## Raw records
* START *

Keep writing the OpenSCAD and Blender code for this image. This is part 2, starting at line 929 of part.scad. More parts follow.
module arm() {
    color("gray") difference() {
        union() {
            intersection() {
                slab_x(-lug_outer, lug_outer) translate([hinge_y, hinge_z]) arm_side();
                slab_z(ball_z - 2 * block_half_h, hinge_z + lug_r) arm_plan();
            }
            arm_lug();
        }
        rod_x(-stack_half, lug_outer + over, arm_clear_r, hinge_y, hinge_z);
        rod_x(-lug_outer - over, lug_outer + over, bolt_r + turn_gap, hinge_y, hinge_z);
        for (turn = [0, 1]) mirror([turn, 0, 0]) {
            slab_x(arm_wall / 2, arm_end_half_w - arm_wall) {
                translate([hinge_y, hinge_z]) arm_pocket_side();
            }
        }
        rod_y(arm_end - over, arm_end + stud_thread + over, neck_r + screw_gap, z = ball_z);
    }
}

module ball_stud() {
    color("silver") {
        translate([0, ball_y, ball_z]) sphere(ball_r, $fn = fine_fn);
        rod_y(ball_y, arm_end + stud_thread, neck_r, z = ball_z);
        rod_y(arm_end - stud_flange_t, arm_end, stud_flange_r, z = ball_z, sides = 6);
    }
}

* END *
* START *

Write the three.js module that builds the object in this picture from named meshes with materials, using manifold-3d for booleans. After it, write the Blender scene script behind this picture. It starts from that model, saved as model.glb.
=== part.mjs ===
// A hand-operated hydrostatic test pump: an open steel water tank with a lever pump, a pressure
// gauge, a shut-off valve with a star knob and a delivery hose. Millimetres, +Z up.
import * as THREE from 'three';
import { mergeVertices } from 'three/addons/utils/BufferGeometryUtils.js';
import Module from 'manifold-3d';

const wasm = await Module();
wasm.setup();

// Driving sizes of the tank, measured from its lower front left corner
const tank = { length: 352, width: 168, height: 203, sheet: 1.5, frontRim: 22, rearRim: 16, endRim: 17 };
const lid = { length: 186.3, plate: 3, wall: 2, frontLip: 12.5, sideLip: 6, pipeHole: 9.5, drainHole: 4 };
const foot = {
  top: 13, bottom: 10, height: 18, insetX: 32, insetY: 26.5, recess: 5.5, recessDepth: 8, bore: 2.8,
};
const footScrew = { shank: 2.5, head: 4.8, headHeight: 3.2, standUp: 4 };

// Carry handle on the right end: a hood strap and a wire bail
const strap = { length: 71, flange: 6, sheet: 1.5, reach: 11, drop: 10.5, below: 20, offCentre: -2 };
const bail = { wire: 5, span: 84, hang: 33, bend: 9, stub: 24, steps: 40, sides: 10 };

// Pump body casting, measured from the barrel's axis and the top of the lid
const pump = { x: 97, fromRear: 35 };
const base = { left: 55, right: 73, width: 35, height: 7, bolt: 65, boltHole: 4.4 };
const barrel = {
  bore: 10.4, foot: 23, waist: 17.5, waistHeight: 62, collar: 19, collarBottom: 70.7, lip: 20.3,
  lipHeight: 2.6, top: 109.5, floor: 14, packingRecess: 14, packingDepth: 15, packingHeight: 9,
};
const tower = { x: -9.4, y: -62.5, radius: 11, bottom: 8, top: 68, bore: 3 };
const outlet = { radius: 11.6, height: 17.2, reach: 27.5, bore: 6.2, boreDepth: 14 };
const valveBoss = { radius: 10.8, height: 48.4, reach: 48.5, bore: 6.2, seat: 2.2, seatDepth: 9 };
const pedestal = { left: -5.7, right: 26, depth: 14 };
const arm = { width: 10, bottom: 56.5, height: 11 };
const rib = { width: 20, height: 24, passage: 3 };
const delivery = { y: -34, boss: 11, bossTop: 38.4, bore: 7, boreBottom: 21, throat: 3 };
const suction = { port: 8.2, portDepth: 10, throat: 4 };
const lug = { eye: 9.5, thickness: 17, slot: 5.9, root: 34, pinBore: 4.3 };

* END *

## Goal
Quote word for word the lines from the line holding "Write the three.js" through the line holding "wasm.setup();"; include both of those lines and add nothing.

## Answer
Write the three.js module that builds the object in this picture from named meshes with materials, using manifold-3d for booleans. After it, write the Blender scene script behind this picture. It starts from that model, saved as model.glb.
=== part.mjs ===
// A hand-operated hydrostatic test pump: an open steel water tank with a lever pump, a pressure
// gauge, a shut-off valve with a star knob and a delivery hose. Millimetres, +Z up.
import * as THREE from 'three';
import { mergeVertices } from 'three/addons/utils/BufferGeometryUtils.js';
import Module from 'manifold-3d';

const wasm = await Module();
wasm.setup();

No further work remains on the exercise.